In World War I, hydrogen cyanide was used by the French from 1916 as a chemical weapon against the Central Powers, and by the United States and Italy in 1918. It was not found to be effective enough due to weather conditions. The gas is lighter than air and rapidly disperses up into the atmosphere. Rapid dilution made its use in the field impractical. In contrast, denser agents such as phosgene or chlorine tended to remain at ground level and sank into the trenches of the Western Front's battlefields. Compared to such agents, hydrogen cyanide had to be present in higher concentrations in order to be fatal. To increase gas persistence, it was mixed with smoke producing compounds. For example, French composition called Vincennite combined 50% hydrogen cyanide with 30% arsenic trichloride and 15% stannic chloride for smoke production, plus 5% chloroform.

A hydrogen cyanide concentration of 100–200 ppm in breathing air will kill a human within 10 to 60 minutes. A hydrogen cyanide concentration of 2000 ppm (about 2380 mg/m^{3}) will kill a human in about one minute. The toxic effect is caused by the action of the cyanide ion, which halts cellular respiration. It acts as a non-competitive inhibitor for an enzyme in mitochondria called cytochrome c oxidase. As such, hydrogen cyanide is commonly listed among chemical weapons as a blood agent.

The Chemical Weapons Convention lists it under Schedule 3 as a potential weapon which has large-scale industrial uses. Signatory countries must declare manufacturing plants that produce more than 30 metric tons per year, and allow inspection by the Organisation for the Prohibition of Chemical Weapons.

Perhaps its most infamous use is Zyklon B (German: Cyclone B, with the B standing for Blausäure – prussic acid; also, to distinguish it from an earlier product later known as Zyklon A), used in the Nazi German extermination camps of Majdanek and Auschwitz-Birkenau during World War II to kill Jews and other persecuted minorities en masse as part of their Final Solution genocide program. Hydrogen cyanide was also used in the camps for delousing clothing in attempts to eradicate diseases carried by lice and other parasites. One of the original Czech producers continued making Zyklon B under the trademark "Uragan D2" until around 2015.

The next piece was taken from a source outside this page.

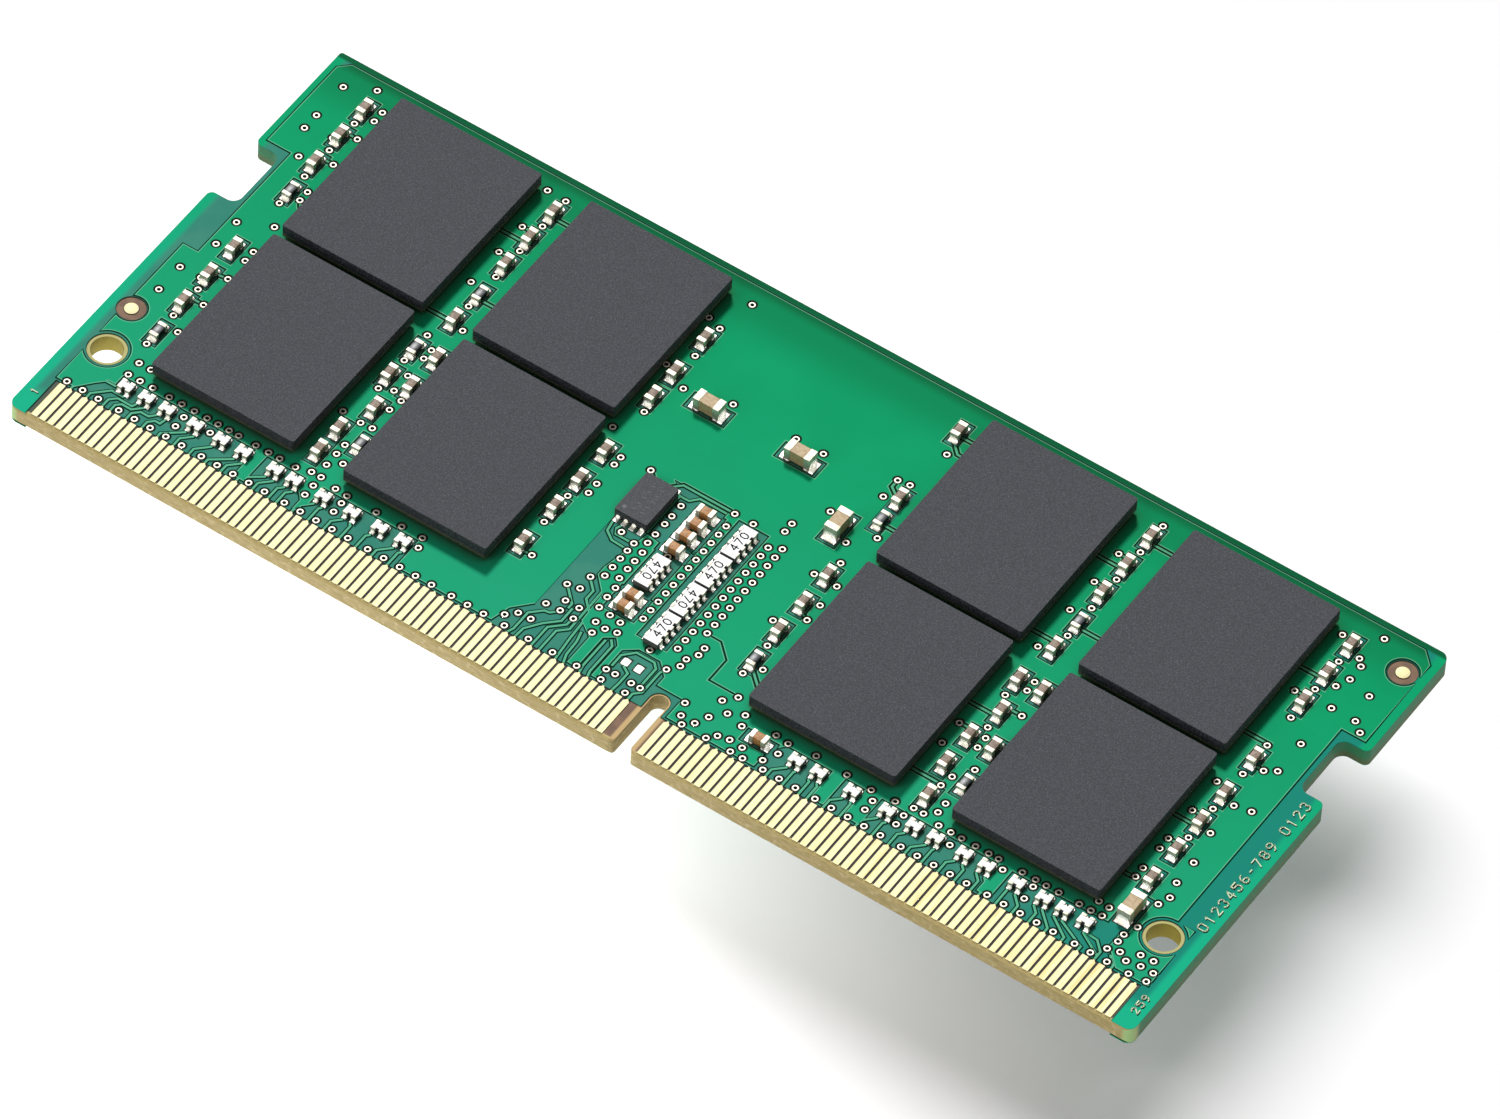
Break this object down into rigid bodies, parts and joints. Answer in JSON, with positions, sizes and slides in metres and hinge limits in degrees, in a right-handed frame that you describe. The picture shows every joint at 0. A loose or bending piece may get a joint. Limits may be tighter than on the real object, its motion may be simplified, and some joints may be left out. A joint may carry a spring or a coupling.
{
  "type": "memory module",
  "caption": "Small-outline memory module: green circuit card with gold edge contacts, memory chips on both faces, key notch and side latch notches.",
  "frame": {"origin": "under the middle of the card's outline, on the plane of the tops of the back face's chips", "axes": "+X along the contact edge towards the highest-numbered contacts, +Y from the contact edge to the top edge, +Z out of the front face"},
  "size_m": [0.0696, 0.03, 0.0034],
  "materials": {
    "laminate": "glass-fibre laminate, milled edges",
    "copper": "etched copper under the mask",
    "solder_mask": "satin green photo-imaged mask",
    "contact_gold": "gold plated, smooth",
    "solder_finish": "plated ring",
    "legend_ink": "printed numerals",
    "chip_mould": "fine grained epoxy mould compound",
    "chip_substrate": "dark laminate",
    "silicon": "silicon die",
    "solder": "reflowed solder",
    "tinned_terminal": "tin plated",
    "capacitor_ceramic": "fired ceramic, taupe",
    "supply_ceramic": "fired ceramic, brown",
    "bulk_ceramic": "fired ceramic, tan",
    "resistor_coat": "black overcoat on alumina",
    "white_ceramic": "white alumina",
    "eeprom_mould": "epoxy mould compound"
  },
  "bodies": {
    "root": {"bulk_capacitor_bodies_back": "bulk_ceramic", "bulk_capacitor_bodies_front": "bulk_ceramic", "bulk_capacitor_terminals_back": "tinned_terminal", "bulk_capacitor_terminals_front": "tinned_terminal", "contacts_left_back": "contact_gold", "contacts_left_front": "contact_gold", "contacts_right_back": "contact_gold", "contacts_right_front": "contact_gold", "copper_layer_back": "copper", "copper_layer_front": "copper", "decoupling_capacitor_bodies_back": "capacitor_ceramic", "decoupling_capacitor_bodies_front": "capacitor_ceramic", "decoupling_capacitor_terminals_back": "tinned_terminal", "decoupling_capacitor_terminals_front": "tinned_terminal", "dram_dies_back": "silicon", "dram_dies_front": "silicon", "dram_mould_1_back": "chip_mould", "dram_mould_1_front": "chip_mould", "dram_mould_2_back": "chip_mould", "dram_mould_2_front": "chip_mould", "dram_mould_3_back": "chip_mould", "dram_mould_3_front": "chip_mould", "dram_mould_4_back": "chip_mould", "dram_mould_4_front": "chip_mould", "dram_mould_5_back": "chip_mould", "dram_mould_5_front": "chip_mould", "dram_mould_6_back": "chip_mould", "dram_mould_6_front": "chip_mould", "dram_mould_7_back": "chip_mould", "dram_mould_7_front": "chip_mould", "dram_mould_8_back": "chip_mould", "dram_mould_8_front": "chip_mould", "dram_solder_balls_back": "solder", "dram_solder_balls_front": "solder", "dram_substrates_back": "chip_substrate", "dram_substrates_front": "chip_substrate", "eeprom_body_front": "eeprom_mould", "eeprom_leads_front": "tinned_terminal", "fiducials": "contact_gold", "legend": "legend_ink", "pcb_laminate": "laminate", "reference_resistor_bodies_back": "resistor_coat", "reference_resistor_bodies_front": "resistor_coat", "reference_resistor_terminals_back": "tinned_terminal", "reference_resistor_terminals_front": "tinned_terminal", "series_array_bodies_back": "white_ceramic", "series_array_bodies_front": "white_ceramic", "series_array_terminals_back": "tinned_terminal", "series_array_terminals_front": "tinned_terminal", "solder_joints_back": "solder", "solder_joints_front": "solder", "solder_mask_back": "solder_mask", "solder_mask_front": "solder_mask", "supply_capacitor_bodies_front": "supply_ceramic", "supply_capacitor_terminals_front": "tinned_terminal", "termination_network_bodies_front": "white_ceramic", "termination_network_terminals_front": "tinned_terminal", "via_rings_back": "solder_finish", "via_rings_front": "solder_finish"}
  },
  "joints": []
}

During World War II, the US considered using it, along with cyanogen chloride and mustard gas, as part of Operation Downfall, the planned invasion of Japan, but President Harry Truman decided against it, instead using the atomic bombs developed by the secret Manhattan Project.

Hydrogen cyanide was also the agent employed in judicial execution in some U.S. states, where it was produced during the execution by the action of sulfuric acid on sodium cyanide or potassium cyanide.

Under the name prussic acid, HCN has been used as a killing agent in whaling harpoons, though it was quickly abandoned for being dangerous to the crew. From the middle of the 18th century it was used in a number of poisoning murders and suicides.

Hydrogen cyanide gas in air is explosive at concentrations above 5.6%.